2) Establish an international movement to bring home lapsed Catholics with a national plan for each country established by each national conference of bishops with the support of the Vatican and mandated participation by each diocese.
3) Establish diocesan and parish offices of adult education and catechesis to foster mid-week adult religious and scriptural educational programs.
None of these solutions seem very promising to me. The typical Catholic response to problems is to create a program. That worked in this country when many Catholics were poor immigrants who lived in Catholic cultural ghettos. Unless we heed Fr. Cantalmessa's observation of the need for preaching the heart of the Gospel and inviting people into a lived relationship with Christ, these programs won't be as successful as they could be. Unless we identify our intentional disciples in our midst, support them, hold them up as the norm for Christian living, and give them tools with which to evangelize others, we will continue to see the seed of faith planted in the hearts of baptized Catholics bloom in Evangelical churches.
Intentional disciples who live and speak about their faith have a much greater potential for successful evangelization than a program. For one thing, they encounter people who are fallen away. By definition, fallen away Catholics aren't present in our parish churches when we advertise our programs in the bulletin! Furthermore, successful evangelization begins with a trusting relationship – either with an individual Christian, or with the Scriptures, or with an institution like the Church. This is perhaps one reason why our frequent commenter, Gina, is soured on the idea of talking about her faith. She's been accosted with questions about her relationship with Jesus by strangers whom she does not trust.
For the same reason, catechetical programs won't be successful until we begin to develop a culture of intentional discipleship.
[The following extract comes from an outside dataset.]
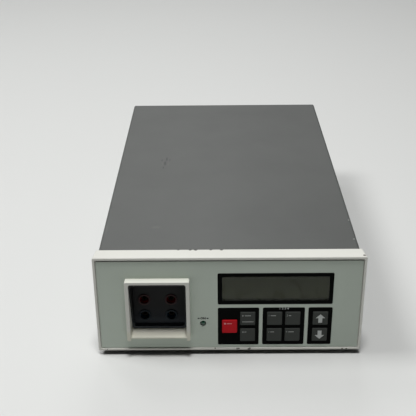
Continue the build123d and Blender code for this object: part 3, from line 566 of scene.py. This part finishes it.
def display_cell():
    """Unlit liquid crystal cell: olive grey with two lines of faint character cells."""
    finish = Finish("display_cell", cell_olive, roughness=0.25)
    low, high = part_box("display_glass")
    passed = finish.parts(finish.vector("SUBTRACT", finish.place, low))
    inside = 1.0
    for row in character_rows:
        axis = row["axis"]
        share = finish.math("DIVIDE", passed[axis], (high - low)[axis])
        cells = in_cells(finish, share, row["count"], row["margin"], row["gap"])
        inside = finish.math("MULTIPLY", cells, inside)
    finish.shade(inside, factor=0.93)
    finish.cloud(size=30 * mm, start=0.35, end=0.75, factor=0.95)
    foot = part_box("display_frame")[0].z
    frame_shadow = finish.along(z_axis, foot + 8.5 * mm, foot + 5.0 * mm)
    finish.shade(frame_shadow, factor=0.28)
    finish.roughen(finish.noise(size=12 * mm, detail=2), amount=0.06)
    return finish.done()


def lamp_lens():
    """Unlit green lamp: dark, clear and glossy."""
    finish = Finish("lamp_lens", lamp_green, roughness=0.12)
    finish.cloud(size=1.5 * mm, start=0.4, end=0.7, factor=0.8, detail=2)
    finish.shader.inputs["Coat Weight"].default_value = 0.6
    finish.bump(finish.noise(size=1.2 * mm, detail=2), depth=0.01 * mm)
    return finish.done()


def winding_tape():
    """Yellow winding tape, its turns showing as fine ridges."""
    finish = Finish("winding_tape", tape_yellow, roughness=0.42)
    turns = finish.texture("Wave", scale=60.0, wave_type="RINGS", rings_direction="Z")
    turns.inputs["Distortion"].default_value = 1.5
    finish.shade(turns.outputs["Fac"], factor=0.82)
    finish.bump(turns.outputs["Fac"], depth=0.1 * mm)
    return finish.done()


def fuse_glass():
    """Pale glass, faintly clouded."""
    finish = Finish("fuse_glass", glass_clear, roughness=0.12)
    haze = finish.noise(size=4 * mm, detail=2)
    finish.shade(finish.between(haze, start=0.4, end=0.6), factor=0.85)
    finish.roughen(haze, amount=0.1)
    return finish.done()


def ribbon_grey():
    """Grey ribbon cable with a ridge for each conductor."""
    finish = Finish("ribbon_grey", cable_grey, roughness=0.45)
    ridges = finish.texture("Wave", scale=250.0, bands_direction="X").outputs["Fac"]
    finish.shade(ridges, factor=0.8)
    finish.bump(ridges, depth=0.25 * mm)
    return finish.done()


mouldings = {
    "panel_plastic": {"colour": panel_grey},
    "black_plastic": {"colour": near_black, "roughness": 0.42},
    "black_frame": {"colour": near_black, "roughness": 0.5, "relief": 0.01 * mm, "shine": 0.03},
    "rear_paint": {"colour": rear_grey, "roughness": 0.5, "relief": 0.04 * mm},
    "rocker_plastic": {"colour": rocker_black, "roughness": 0.28, "relief": 0.006 * mm},
    "capacitor_can": {"colour": can_blue, "roughness": 0.3},
    "ferrite": {"colour": core_grey, "roughness": 0.6},
    "lead_cover": {"colour": lead_red, "roughness": 0.4},
    "red_key": {"colour": key_red, "roughness": 0.5, "shine": 0.15},
    "dark_key": {"colour": key_grey, "roughness": 0.55, "shine": 0.15},
}
inks = {
    "legend_white": legend_white,
    "legend_pink": legend_pink,
    "arrow_white": arrow_white,
    "legend_black": legend_black,
}
metals = {
    "contact_brass": {"colour": brass, "roughness": 0.4},
    "dark_brass": {"colour": brass_in_shade, "roughness": 0.6},
    "plated_steel": {"colour": bright_steel, "roughness": 0.28},
    "chassis_steel": {"colour": zinc_steel, "roughness": 0.45, "spangle": True},
    "heat_sink_metal": {"colour": black_aluminium, "roughness": 0.4},
}
finishes = {
    "bezel_plastic": bezel_plastic(),
    "panel_film": panel_film(),
    "hood_plastic": hood_plastic(),
    "cup_plastic": cup_plastic(),
    "red_shroud": shroud_plastic("red_shroud", shroud_red, shroud_red_painted_light),
    "blue_shroud": shroud_plastic("blue_shroud", shroud_blue, shroud_blue_painted_light),
    "display_window": display_window(),
    "display_cell": display_cell(),
    "lamp_lens": lamp_lens(),
    "cover_paint": cover_paint(),
    "foot_rubber": foot_rubber(),
    "circuit_board": circuit_board(),
    "fuse_glass": fuse_glass(),
    "winding_tape": winding_tape(),
    "ribbon_grey": ribbon_grey(),
}
for name, look in mouldings.items():
    finishes[name] = moulded(name, **look).done()
for name, colour in inks.items():
    finishes[name] = moulded(name, colour, roughness=0.5, relief=0.004 * mm).done()
for name, look in metals.items():
    finishes[name] = metal(name, **look)

# CAD nodes that take another finish than the one of their slot
own_finish = {
    "socket_cup": "cup_plastic",
    "socket_plate": "cup_plastic",
    "socket_contacts": "dark_brass",
}
for node in frame["record"]["subparts"]:
    name = node["node"]
    mesh = frame["nodes"][name].data
    for index in range(len(mesh.materials)):
        mesh.materials[index] = finishes[own_finish.get(name, node["material_slot"])]

# Legends: thin plates, each sunk a little into the face that carries it
proud = 0.05 * mm
sunk = 0.02 * mm
letter_steps = 3

# Print on the keys: distances from a key's left and top edges, and of bars
# from the place where the print starts to their near and far ends
symbol_margin = 2.7 * mm
number_margin = 1.9 * mm
print_drop = 4.6 * mm
lower_print_drop = 11.4 * mm
symbol_tall = 1.8 * mm
bar_tall = 0.8 * mm
stop_bar = (2.5 * mm, 7.4 * mm)
run_bar = (2.5 * mm, 8.2 * mm)
run_lower_bar = (0.0, 10.8 * mm)
pause_strokes = (0.4 * mm, 1.7 * mm)
pause_stroke_wide = 0.7 * mm
pause_bar = (2.7 * mm, 4.1 * mm)
number_tall = 2.7 * mm
number_half_wide = 0.7 * mm
number_bar_start = 2.2 * mm
number_bar_ends = (7.2 * mm, 4.4 * mm, 5.9 * mm, 7.4 * mm)
arrow_tip = 4.7 * mm
arrow_shoulder = 0.4 * mm
arrow_head_half = 4.5 * mm
arrow_stem_half = 1.85 * mm

# Print on the panel: numbers below the top of the middle key surround, and a
# word with its dashes above the lamp
numbers_drop = 2.6 * mm
numbers_tall = 3.3 * mm
numbers_bold = 0.05 * mm
lamp_word_rise = 2.7 * mm
lamp_word_tall = 3.2 * mm
lamp_word_bold = 0.16 * mm
dash_shift = 4.2 * mm
dash_size = (1.8 * mm, 1.3 * mm)


def carried(name, mesh, body, finish):
    """Adds a printed piece that moves with a body."""
    mesh.materials.clear()
    mesh.materials.append(finishes[finish])
    piece = placed(name, mesh)
    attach(piece, body)


def plate(name, outlines, carrier, body, finish):
    """Flat plate on a front face, from outlines of (x, z) points in metres."""
    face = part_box(carrier)[0].y
    vertices = []
    faces = []
    for outline in outlines:
        count = len(outline)
        start = len(vertices)
        for depth in (face - proud, face + sunk):
            vertices += [(x, depth, z) for x, z in outline]
        near = list(range(start, start + count))
        far = [index + count for index in near]
        faces.append(near)
        faces.append(far[::-1])
        for index in range(count):
            after = (index + 1) % count
            faces.append((near[after], near[index], far[index], far[after]))
    mesh = bpy.data.meshes.new(name)
    mesh.from_pydata(vertices, [], faces)
    mesh.validate()
    carried(name, mesh, body, finish)


def written(name, words, height, centre, carrier, body, finish, bold=0.0):
    """Printed characters on a front face, as a thin mesh."""
    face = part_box(carrier)[0].y
    curve = bpy.data.curves.new(name, "FONT")
    curve.body = words
    curve.size = height
    curve.offset = bold
    curve.extrude = (proud + sunk) / 2
    curve.align_x = "CENTER"
    curve.align_y = "CENTER"
    curve.resolution_u = letter_steps
    letters = bpy.data.objects.new(name + "_curve", curve)
    mesh = bpy.data.meshes.new_from_object(letters)
    mesh.name = name
    bpy.data.objects.remove(letters)
    bpy.data.curves.remove(curve)
    middle = (centre[0], face + (sunk - proud) / 2, centre[1])
    upright = Matrix.Rotation(math.pi / 2, 4, "X")
    mesh.transform(Matrix.Translation(middle) @ upright)
    carried(name, mesh, body, finish)


def rectangle(centre, size):
    """Outline of an upright rectangle."""
    (x, z), (wide, tall) = centre, size
    return [
        (x - wide / 2, z - tall / 2),
        (x + wide / 2, z - tall / 2),
        (x + wide / 2, z + tall / 2),
        (x - wide / 2, z + tall / 2),
    ]


def bar(start, ends):
    """Printed bar between two distances right of a place."""
    (x, z), (near, far) = start, ends
    return rectangle((x + (near + far) / 2, z), (far - near, bar_tall))


def arrow(key, direction):
    """Broad arrow in the middle of a key, up for direction 1 and down for -1."""
    low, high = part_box(key)
    x = (low.x + high.x) / 2
    z = (low.z + high.z) / 2
    outline = [
        (x, z + direction * arrow_tip),
        (x - arrow_head_half, z + direction * arrow_shoulder),
        (x - arrow_stem_half, z + direction * arrow_shoulder),
        (x - arrow_stem_half, z - direction * arrow_tip),
        (x + arrow_stem_half, z - direction * arrow_tip),
        (x + arrow_stem_half, z + direction * arrow_shoulder),
        (x + arrow_head_half, z + direction * arrow_shoulder),
    ]
    return outline if direction > 0 else outline[::-1]


def print_start(key, margin, drop=print_drop):
    """Left end and middle height of what is printed on a key."""
    low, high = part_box(key)
    return (low.x + margin, high.z - drop)


def key_symbol(key, outlines, finish="legend_white"):
    """Adds a key's printed plate, which moves with the key."""
    plate(f"{key}_symbol", outlines, key, key, finish)


def stop_symbol():
    """Square and a bar."""
    x, z = print_start("key_stop", symbol_margin)
    square = rectangle((x + symbol_tall / 2, z), (symbol_tall, symbol_tall))
    key_symbol("key_stop", [square, bar((x, z), stop_bar)], "legend_pink")


def run_symbol():
    """Triangle and a bar, with a second bar below them."""
    half = symbol_tall / 2
    x, z = print_start("key_run", symbol_margin)
    lower = print_start("key_run", symbol_margin, lower_print_drop)
    triangle = [(x, z - half), (x + symbol_tall, z), (x, z + half)]
    key_symbol("key_run", [triangle, bar((x, z), run_bar), bar(lower, run_lower_bar)])


def pause_symbol():
    """Two upright strokes and a bar."""
    x, z = print_start("key_pause", symbol_margin)
    size = (pause_stroke_wide, symbol_tall)
    strokes = [rectangle((x + shift, z), size) for shift in pause_strokes]
    key_symbol("key_pause", [*strokes, bar((x, z), pause_bar)])


def program_symbols():
    """A number and a bar on each of the middle keys."""
    for number, bar_end in enumerate(number_bar_ends, start=1):
        key = f"key_program_{number}"
        x, z = print_start(key, number_margin)
        centre = (x + number_half_wide, z)
        written(
            f"{key}_number", str(number), number_tall, centre,
            key, key, "legend_white",
        )
        key_symbol(key, [bar((x, z), (number_bar_start, bar_end))])


def panel_legends():
    """Numbers above the middle keys, and ON between two dashes above the lamp."""
    low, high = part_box("key_frame_middle")
    centre = ((low.x + high.x) / 2, high.z - numbers_drop)
    written(
        "middle_keys_numbers", "1 2 3 4", numbers_tall, centre,
        "key_frame_middle", "case", "arrow_white", bold=numbers_bold,
    )
    low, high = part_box("indicator_lamp")
    x = (low.x + high.x) / 2
    z = high.z + lamp_word_rise
    written(
        "lamp_legend", "ON", lamp_word_tall, (x, z),
        "panel_overlay", "case", "legend_black", bold=lamp_word_bold,
    )
    dashes = [rectangle((x + shift, z), dash_size) for shift in (-dash_shift, dash_shift)]
    plate("lamp_legend_dashes", dashes, "panel_overlay", "case", "legend_black")


stop_symbol()
run_symbol()
pause_symbol()
program_symbols()
key_symbol("key_up", [arrow("key_up", 1)], "arrow_white")
key_symbol("key_down", [arrow("key_down", -1)], "arrow_white")
panel_legends()


# Stage, light and camera
def table():
    """Plain pale table top."""
    mesh = bpy.data.meshes.new("table_top")
    corners = rectangle((0.0, 0.0), (2 * table_half, 2 * table_half))
    mesh.from_pydata([(x, y, 0.0) for x, y in corners], [], [(0, 1, 2, 3)])
    finish = Finish("table_top", table_pale, roughness=0.6)
    finish.shade(finish.noise(size=0.5), factor=0.985)
    mesh.materials.append(finish.done())
    placed("table_top", mesh)


def soft_light(name, place, size, power):
    """Round area light that shines at the middle of the object's foot."""
    lamp = bpy.data.lights.new(name, "AREA")
    lamp.shape = "DISK"
    lamp.size = size
    lamp.energy = power
    piece = placed(name, lamp)
    piece.location = place
    piece.rotation_mode = "QUATERNION"
    piece.rotation_quaternion = (-Vector(place)).to_track_quat("-Z", "Y")


def room():
    """Even pale light from all round."""
    world = bpy.data.worlds.new("room")
    world.use_nodes = True
    background = world.node_tree.nodes["Background"]
    background.inputs["Color"].default_value = room_colour
    background.inputs["Strength"].default_value = room_light
    bpy.context.scene.world = world


def place_camera():
    """Camera at the photograph's place, looking down and slightly turned."""
    forward = Vector((
        math.sin(camera_yaw) * math.cos(camera_down),
        math.cos(camera_yaw) * math.cos(camera_down),
        -math.sin(camera_down),
    ))
    level = Vector((math.cos(camera_yaw), -math.sin(camera_yaw), 0.0))
    upward = level.cross(forward)
    right = math.cos(camera_roll) * level + math.sin(camera_roll) * upward
    top = -math.sin(camera_roll) * level + math.cos(camera_roll) * upward
    turn = Matrix((right, top, -forward)).transposed()
    camera = bpy.data.cameras.new("camera")
    camera.lens = camera_lens
    camera.sensor_width = sensor_width
    piece = placed("camera", camera)
    piece.matrix_world = Matrix.Translation(camera_place) @ turn.to_4x4()
    bpy.context.scene.camera = piece


table()
room()
for name, light in lights.items():
    soft_light(name, **light)
place_camera()
bpy.context.scene.view_settings.view_transform = "Standard"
Every campus ministry I was involved with had over 1500 registered parishioners made up of students, university faculty, staff, administrators, plus local folks. Every year because of the tremendous turnover due to graduations, drop outs, transfers, incoming freshmen and graduate students and the general mobility of well-educated Americans, we re-registered every parishioner. Every year we invited people to express what offerings they'd be interested in. Usually a good percentage of people would say they were interested in Bible study, but when we offered bible studies, only a handful – often less than fifteen people - showed up. I don't think my experience is unusual. People who remain uncatechized in spite of the offerings that already exist may well do so because faith is not the highest or even a high priority for them. That's not the case for intentional disciples.
Relying upon the bishops to come up with a plan of evangelization may not be a great idea unless they collaborate with those who are involved already in direct evangelization. The bishops have a lot to teach about the principles of evangelization, but few have experience in the field. With how many unbelievers and fallen away Catholics does the average bishop get to meet and establish a relationship? I certainly didn't meet many as a pastor.
I am grateful Fr. Mendoza is asking the question, "Why do Catholics become Evangelicals?" Too often we ignore that it is happening at all. And while their faith and their relationship with Jesus might be awakened in the megachurches that are popping up everywhere, Catholics who leave the Church are missing the supernatural supports of that faith and relationship: the Sacraments, the wisdom of 2,000 years of Christian experience and teaching, and the communion of saints - that cloud of witnesses living and deceased who support us with their prayers, example, and love. Their ongoing journey of faith may be more rocky than it need be.